Nos vimos a la vez y nos reconocimos al instante. Fue tan evidente que no pudimos ni hacernos los boludos y seguir de largo. Creo que a ella hasta se le escapó un gritito, o capaz fui yo. Ella me reconoció aunque ahora tengo barba y anteojos, yo la reconocí aunque haya crecido unos centímetros, se haya cortado el pelo y se le hayan terminado de desarrollar las tetas (o capaz se las hizo, no le pregunté).

Quisimos ensayar un saludo casual y al paso pero no nos salió. Nos quedamos mirándonos de arriba abajo. Ella reaccionó primero y amagó a abrazarme mientras me preguntaba "¿cómo estás?", yo reaccioné cuando ya la tenía encima, mientras respondía con el cariño de un autómata. Cuando pude hablar le pregunté qué hacía acá, si se había mudado a la otra punta del país hacía tanto. Resulta que se hartó y se mudó acá a una cuadra, que no tenía idea de que yo me había mudado también desde la provincia, que quería recibirse de diseñadora y allá no era tan fácil.

Habremos pasado unos quince minutos abajo de un techito hasta que nos decidimos por fin a tomar un café en un barcito de la zona. No me animé a invitarla a casa. Nos conocíamos de chicos y habíamos salido unos meses, con ese amor intenso adolescente, pero el trabajo del padre se la llevó a seguir con su vida en otro lado. En ese momento nos pareció una buena idea prometernos no intentar hablar para no sufrirlo más de la cuenta. No supimos más del otro.

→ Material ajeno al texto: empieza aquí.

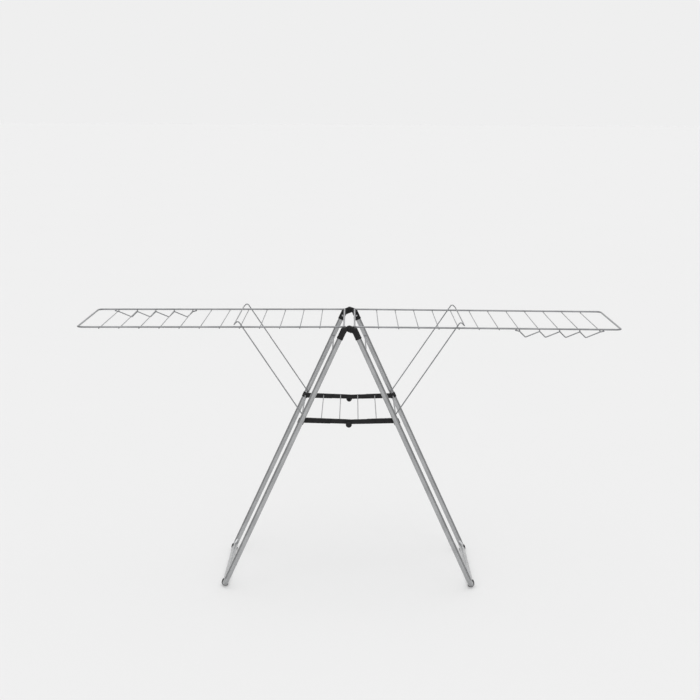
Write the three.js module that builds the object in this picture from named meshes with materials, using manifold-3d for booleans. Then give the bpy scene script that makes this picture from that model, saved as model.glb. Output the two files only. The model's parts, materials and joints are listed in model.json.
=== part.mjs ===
// A folding clothes drying rack: two U-shaped tube legs on a top hinge, two wire wings held
// level by wire stays, and a folding plastic spreader. Millimetres, +Z up, floor at z = 0.
import * as THREE from 'three';
import { mergeVertices } from 'three/addons/utils/BufferGeometryUtils.js';
import Module from 'manifold-3d';

const wasm = await Module();
wasm.setup();

// The two halves are one design: the left half is the right half turned by 180 degrees about Z.
const clearance = 0.3;

// Leg frames: a steel tube bent into a U whose open ends sit in the hinge sockets.
const hingeHeight = 881.5;
const legSplay = THREE.MathUtils.degToRad(24.7);
const legOffset = 15.3;
const legY = 290;
const legRadius = 9;
const legWall = 1;
const footHeight = 11.7;
const legLength = (hingeHeight + legOffset * Math.sin(legSplay) - footHeight) / Math.cos(legSplay);
const legBend = 24;
const braceRadius = 2.5;
const braceDrop = 108;
const legInnerFace = legY - legRadius;
const drillDepth = 6;
const drillStart = 5;

// Hinge sockets: a sleeve over each tube end, a knuckle plate and a hook that carries the wing.
const socketRadius = 10.8;
const socketBore = legRadius + clearance;
const socketTop = -2;
const socketBottom = -43;
const boreTop = -13;
const knuckleRadius = 12.5;
const knuckleCut = 13.1;
const knuckleThickness = 10.2;
const knuckleCutDepth = 14;
const shoulderSlope = THREE.MathUtils.degToRad(20);
const shoulderAngle = Math.PI / 2 - shoulderSlope - legSplay;
const shoulderCut = { start: -3, end: 36, rise: 20, reach: 12 };
const knuckleWeb = [[6, -24], [legOffset, -24], [23.5, -5.7]];
const innerKnuckle = { lastAngle: THREE.MathUtils.degToRad(177), corner: [4.5, -16.8] };
const outerKnuckle = { lastAngle: THREE.MathUtils.degToRad(221.6), corner: [4.5, -8.3] };
const pinRadius = 3;
const pinHeadRadius = 5.5;
const pinHead = 1.5;
const pinHeadEdge = 0.7;
const hookRadius = 5.6;
const hookMouth = { low: 1.8, high: 9, side: 9 };
const hookInnerY = 252;
const hookWidth = 10;
const lug = { lowX: 8, highX: 15, lowZ: -20, highZ: -11 };
const lugOuterY = legY - 6;
const socketCutLength = 60;
const cutOverrun = 12;

// Wings: a wire frame with twelve rods welded under it and a zigzag rail for hangers.
const wingPivotX = 18;
const wingPivotZ = hingeHeight + 6;
const wingDroop = THREE.MathUtils.degToRad(0.3);
const wingLength = 889;
const railY = 271;
const railRadius = 3;
const railInnerBend = 8;
const railOuterBend = 22;
const rodCount = 12;
const rodRadius = 1.5;
const rodFirst = 80;
const rodPitch = 67;
const rodEndY = 273;
const rodDrop = railRadius + rodRadius + clearance;
const zigzagRadius = 2;
const zigzagTeeth = 4;
const zigzagValley = 28;
const zigzagTail = 15;
const zigzagBend = 4;
const zigzagFirstBend = 3;
const zigzagSlope = 0.7;

// Stays: a wire hoop pivoted on the legs, with its crossbar over the wing's rails.
const stayRadius = 2;
const stayY = 277;
const stayDrop = 331;
const stayPeak = { x: 370.5, z: hingeHeight + 26.5, bend: 7 };
const stayBar = { x: 383.5, z: hingeHeight + 12.5, bend: 6 };
const stayFootBend = 4;
const stayStubEnd = 284.5;

// Spreader: four half-bars hinged on the legs and meeting in half-laps at two centre knobs.
const spreaderDrop = 348.5;
const spreaderCentreZ = hingeHeight - 323;
const barInnerY = 264.5;
const barOuterY = 274.5;
const barEye = 7.5;
const barCentreEye = 9;
const barTop = [
  [148, spreaderCentreZ + 22],
  [-5, spreaderCentreZ + 16.5],
  [-9, spreaderCentreZ + 12.5],
];
const barCut = { lowX: -20, lowZ: spreaderCentreZ - 20, highZ: spreaderCentreZ + 30, beyond: 1 };
const lapLength = 62;
const lapInnerY = 269.3;
const lapOuterY = 269.7;
const spreaderWireX = [31, 92.5];
const spreaderWireZ = spreaderCentreZ + 15;
const spreaderWireEnd = barInnerY - clearance;
const knobRadius = 10.2;
const knobShaft = 3.4;
const knobBore = knobShaft + 0.4;
const knobHead = 4.4;
const knobEdge = 1.8;
const spreaderRod = 2.5;
const bracketRadius = 10.6;
const bracketHalfLength = 9;
const bracketBoss = 4.2;
const bracketCut = 15;

// Foot clips: C-shaped plastic clips snapped over the tube, each with a flat underside.
const clipRadius = 12;
const clipLength = 21;
const clipOuterY = legY - legBend - 1;
const clipArc = [-150, 60].map(THREE.MathUtils.degToRad);

const finishes = {
  tube: { color: 0x8f9194, roughness: 0.42, metalness: 0.6 },
  wire: { color: 0xa2a4a6, roughness: 0.4, metalness: 0.6 },
  plastic: { color: 0x2a2a2b, roughness: 0.55, metalness: 0 },
};

function piece(name, geometry, finish) {
  const mesh = new THREE.Mesh(geometry, new THREE.MeshStandardMaterial(finishes[finish]));
  mesh.name = name;
  return mesh;
}

// A path whose stations are exactly the given points, so straight runs take no extra steps.
class StationPath extends THREE.Curve {
  constructor(points) {
    super();
    this.points = points;
  }

  getPoint(t, target = new THREE.Vector3()) {
    const place = t * (this.points.length - 1);
    const index = Math.min(Math.floor(place), this.points.length - 2);
    return target.lerpVectors(this.points[index], this.points[index + 1], place - index);
  }

  getPointAt(u, target) {
    return this.getPoint(u, target);
  }

  getTangentAt(u, target) {
    return this.getTangent(u, target);
  }

  getSpacedPoints(divisions) {
    return this.getPoints(divisions);
  }
}

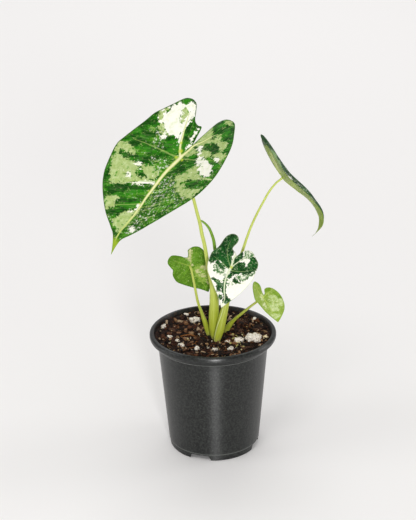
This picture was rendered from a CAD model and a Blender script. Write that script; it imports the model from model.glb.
"""The looks of a small potted alocasia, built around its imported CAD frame.

Lengths in the tables are millimetres in the CAD's frame and become metres through MM.
"""

import math
import random

import bmesh
import bpy
import numpy as np
from mathutils import Matrix, Vector, geometry, noise


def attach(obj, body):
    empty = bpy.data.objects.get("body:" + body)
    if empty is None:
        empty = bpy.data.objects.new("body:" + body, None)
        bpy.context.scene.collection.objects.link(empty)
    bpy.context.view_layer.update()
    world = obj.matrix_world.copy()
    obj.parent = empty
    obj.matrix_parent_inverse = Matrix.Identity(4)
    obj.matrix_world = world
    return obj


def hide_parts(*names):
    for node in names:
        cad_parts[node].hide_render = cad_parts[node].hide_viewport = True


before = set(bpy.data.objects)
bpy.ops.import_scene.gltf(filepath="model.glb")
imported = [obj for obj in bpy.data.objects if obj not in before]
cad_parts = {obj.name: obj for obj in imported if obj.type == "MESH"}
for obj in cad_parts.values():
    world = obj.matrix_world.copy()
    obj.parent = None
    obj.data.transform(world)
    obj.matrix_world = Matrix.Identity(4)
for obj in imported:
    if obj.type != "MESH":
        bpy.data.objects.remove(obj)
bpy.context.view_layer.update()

MM = 0.001
scene = bpy.context.scene

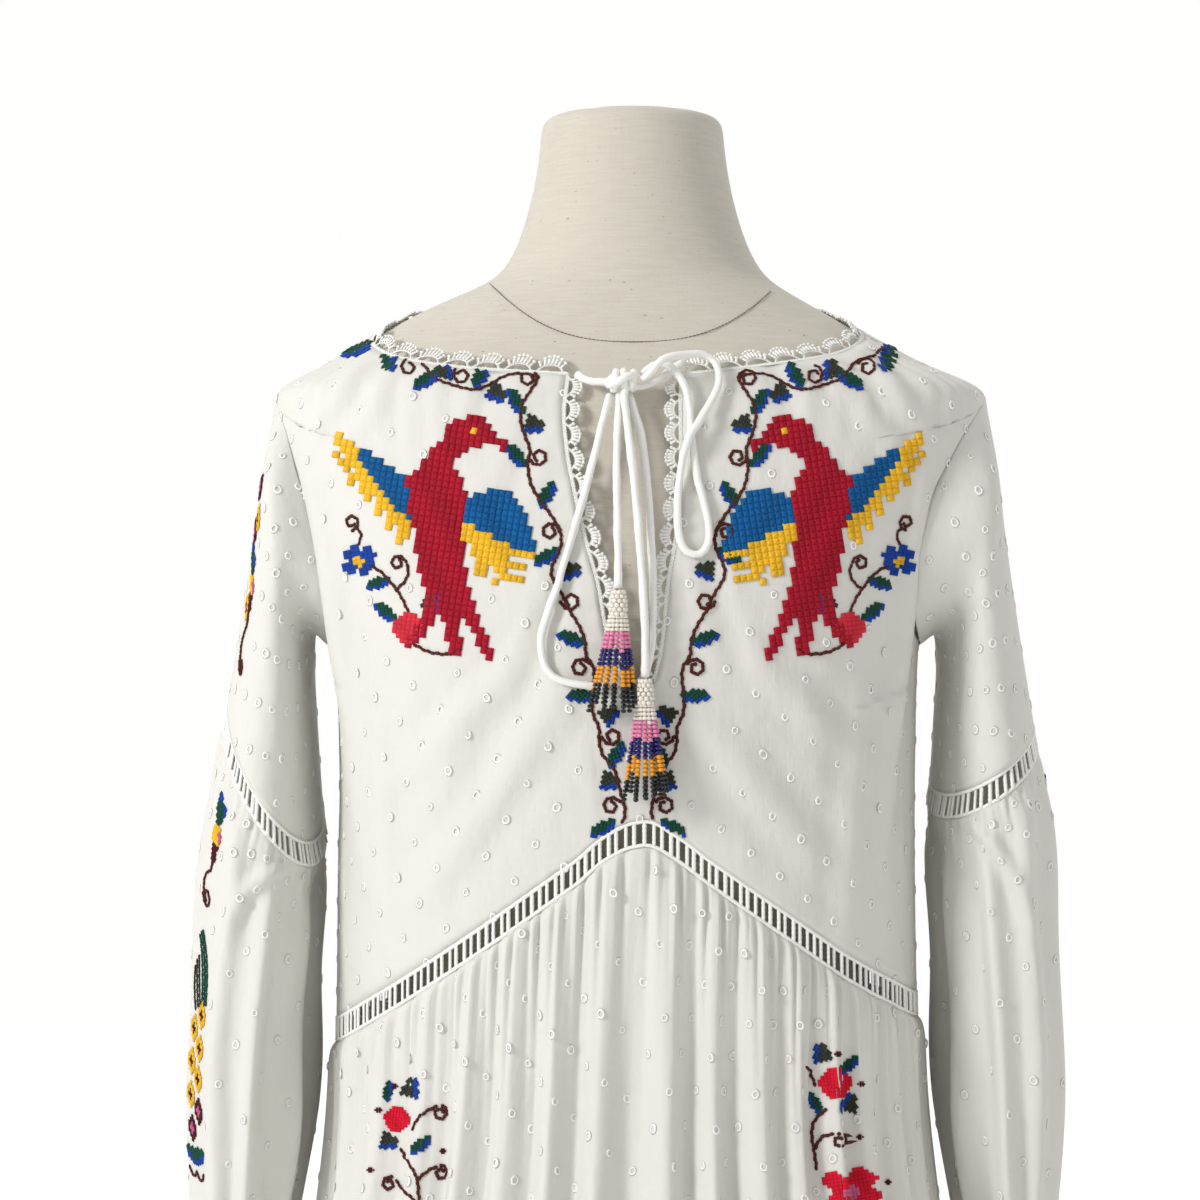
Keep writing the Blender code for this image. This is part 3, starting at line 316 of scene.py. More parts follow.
class DressShape:
    """Surfaces and edges of the worn dress, from its named tables."""

    section_power = 2.4
    hem = 0.420
    neck_point = 1.427
    shoulder_tip = 1.374
    underarm = 1.222
    slit_top = 1.381
    slit_end = 1.1935
    apex_angle = 89.0
    ladder_height = 0.0158
    ladder_back_rise = 0.020
    neck_back_drop = 0.004
    armhole_turn = {Side.LEFT: 25.0, Side.RIGHT: 33.0}

    def point(self, angle: float, height: float, outward: float = 0.0) -> Vector:
        """Point on the dress.

        Args:
            angle: Degrees from +X towards the front.
            height: Height over the floor.
            outward: Distance that the section is grown by.

        Returns:
            The point.
        """
        turn = math.radians(angle)
        across, along = math.cos(turn), math.sin(turn)
        side = Axis.HALF_RIGHT if across >= 0 else Axis.HALF_LEFT
        face = Axis.DEPTH_FRONT if along >= 0 else Axis.DEPTH_BACK
        half = read_table(DRESS_SECTIONS, height, side.value) + outward
        depth = read_table(DRESS_SECTIONS, height, face.value) + outward
        power = 2 / self.section_power
        x = half * math.copysign(abs(across) ** power, across)
        y = -depth * math.copysign(abs(along) ** power, along)
        return Vector((x, y, height))

    def normal(self, angle: float, height: float) -> Vector:
        """Outward direction of the dress's surface at a point."""
        round_step = self.point(angle + 0.5, height) - self.point(angle - 0.5, height)
        up_step = self.point(angle, height + 0.002) - self.point(angle, height - 0.002)
        return up_step.cross(round_step).normalized()

    def angle_at(self, x: float, height: float) -> float:
        """Angle of the front point that has this x."""
        side = Axis.HALF_RIGHT if x >= 0 else Axis.HALF_LEFT
        half = read_table(DRESS_SECTIONS, height, side.value)
        share = min(abs(x) / half, 1.0) ** (self.section_power / 2)
        turn = math.degrees(math.acos(share))
        return turn if x >= 0 else 180 - turn

    def ladder_top(self, angle: float) -> float:
        """Height of the ladder's upper edge at an angle."""
        angle %= 360
        if angle <= 180:
            return read_table(LADDER_FRONT_TOP, angle, 1)
        share = (angle - 180) / 180
        ends = LADDER_FRONT_TOP[-1][1] * (1 - share) + LADDER_FRONT_TOP[0][1] * share
        return ends + self.ladder_back_rise * math.sin(math.pi * share)

    @staticmethod
    def armhole_phase(share: float) -> float:
        """Phase of the armhole at a share of the way down it."""
        return (math.pi * share + math.acos(1 - 2 * share)) / 2

    def armhole(self, phase: float, side: Side) -> Pair:
        """Angle and height of the armhole, phase 0 at the shoulder tip."""
        middle = (self.shoulder_tip + self.underarm) / 2
        reach = (self.shoulder_tip - self.underarm) / 2
        swing = math.copysign(abs(math.sin(phase)) ** 0.9, math.sin(phase)) * self.armhole_turn[side]
        angle = swing if side is Side.RIGHT else 180 - swing
        return angle, middle + reach * math.cos(phase)

    def slit_edge(self, height: float, side: Side) -> float:
        """X of one edge of the slit at a height."""
        return read_table(SLIT_EDGES, height, 2 if side is Side.RIGHT else 1)

    def neckline(self, share: float, side: Side) -> Pair:
        """Angle and height of the front neckline, 0 at the slit."""
        corner = self.angle_at(self.slit_edge(self.slit_top, side), self.slit_top)
        end = 0.0 if side is Side.RIGHT else 180.0
        height = read_table(NECKLINE_FRONT, share, 2 if side is Side.RIGHT else 1)
        return corner + (end - corner) * share, height

    def neckline_back(self, share: float) -> Pair:
        """Angle and height of the back neckline, from the -X side."""
        return 180 + 180 * share, self.neck_point - self.neck_back_drop * math.sin(math.pi * share)

    def above(self, angle: float, height: float, distance: float) -> Pair:
        """Angle and height at a distance up the surface."""
        step = 0.002
        slope = (self.point(angle, height + step) - self.point(angle, height)).length / step
        return angle, height + distance / slope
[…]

Y ahora la tenía enfrente, con el pelo cortito y los mismos ojos curiosos de siempre. Yo, haciendo más esfuerzo por no parecer imbécil que por parecer interesante. No nos insinuamos en ningún momento, no paramos de hablar en ningún momento. Pasamos tres horas hasta que el bar cerró y la acompañé. Nos saludamos con un abrazo e hice las dos cuadras a casa pensando en por qué en ningún momento le conté que llevaba dos años en pareja.